Michael Thompson in conversation with Matthew Taylor of the RSA
About the Author
Originally a professional soldier, Michael Thompson studied anthropology (University College London and Oxford) while also following a career as a Himalayan mountaineer (Annapurna South Face 1970, Everest Southwest Face 1975). His early research on how something second-hand becomes an antique, or a rat-infested slum part of Our Glorious Heritage ("Rubbish Theory", Oxford University Press 1979), diverted him into teaching at the Slade School of Fine Art, London and at Portsmouth University's School of Architecture, and from there to the International Institute for Applied Systems Analysis (IIASA), an East-West think-tank in Austria. There he worked on energy futures, on risk perception and on environment and development in the Himalayan Region, the key-unifying concept in all that being "plural rationality": people doing very different things and yet still behaving rationally, given their different sets of convictions as to how the world is and people are.

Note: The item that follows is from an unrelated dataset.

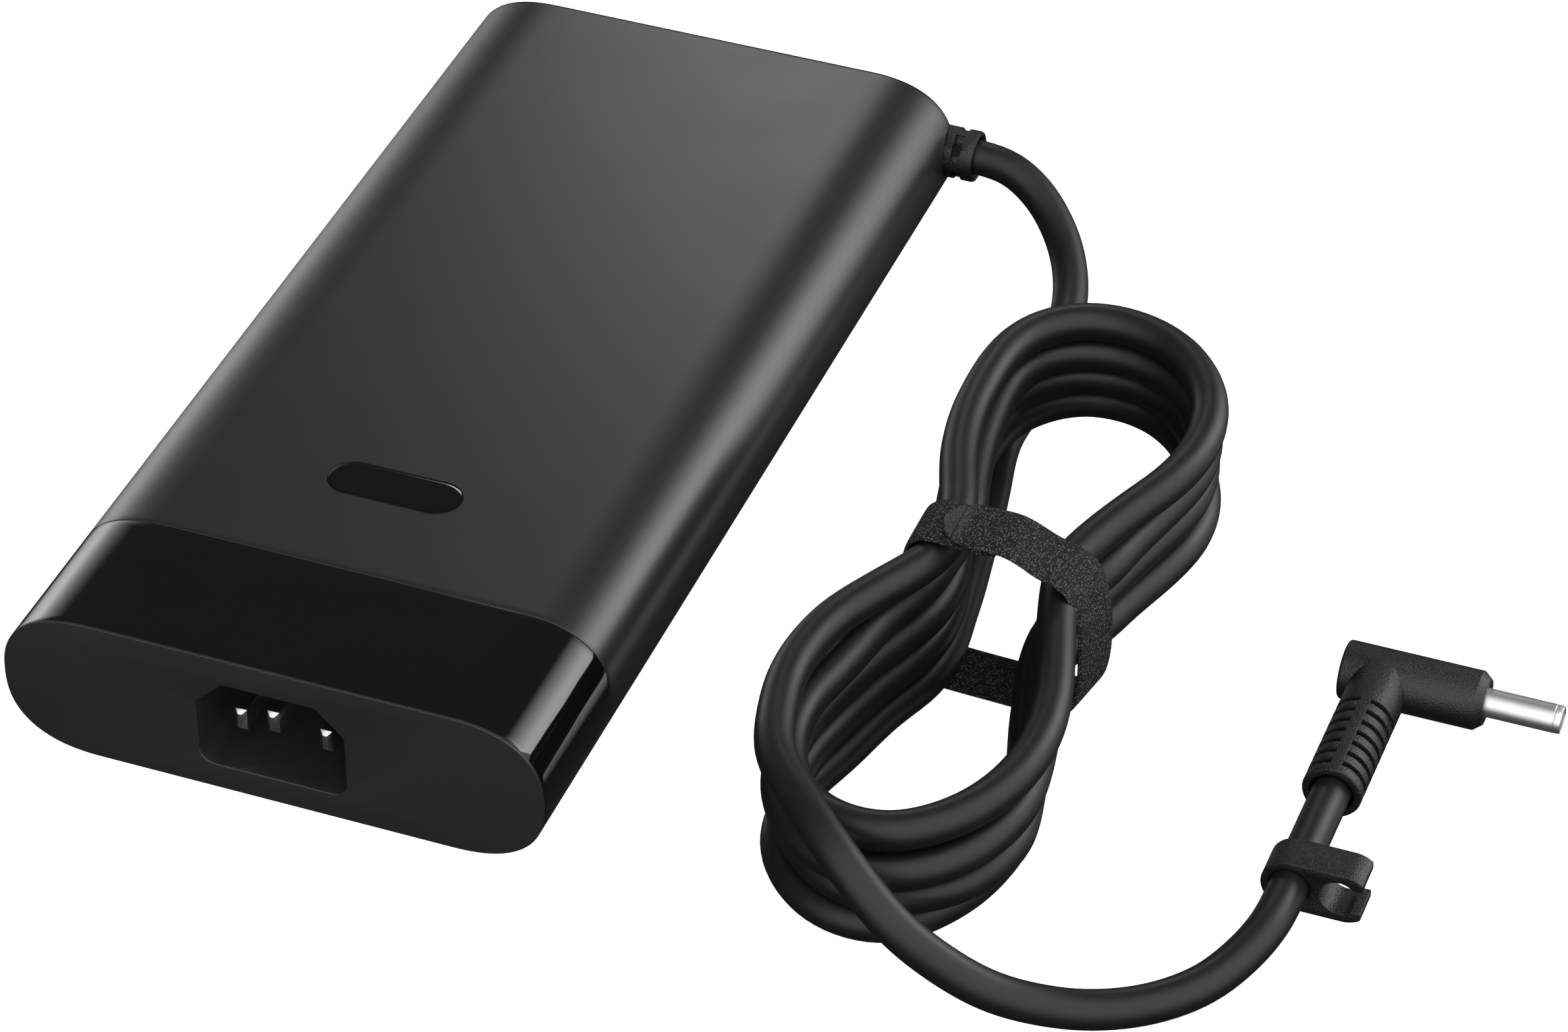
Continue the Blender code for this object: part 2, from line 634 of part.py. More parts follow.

With his mis-spent youth continuing into (and way beyond) middle-age, Michael Thompson is still teasing out the various ideas of fairness that underpin the different rationalities and that are so seldom given adequate recognition in global-level decision-making, devising ways of clumsifying and democratising international development aid, and enquiring into how urban infrastructures (those, for instance, that handle human waste by putting it into the water cycle) can be re-engineered so as to make cities into "forces for environmental good".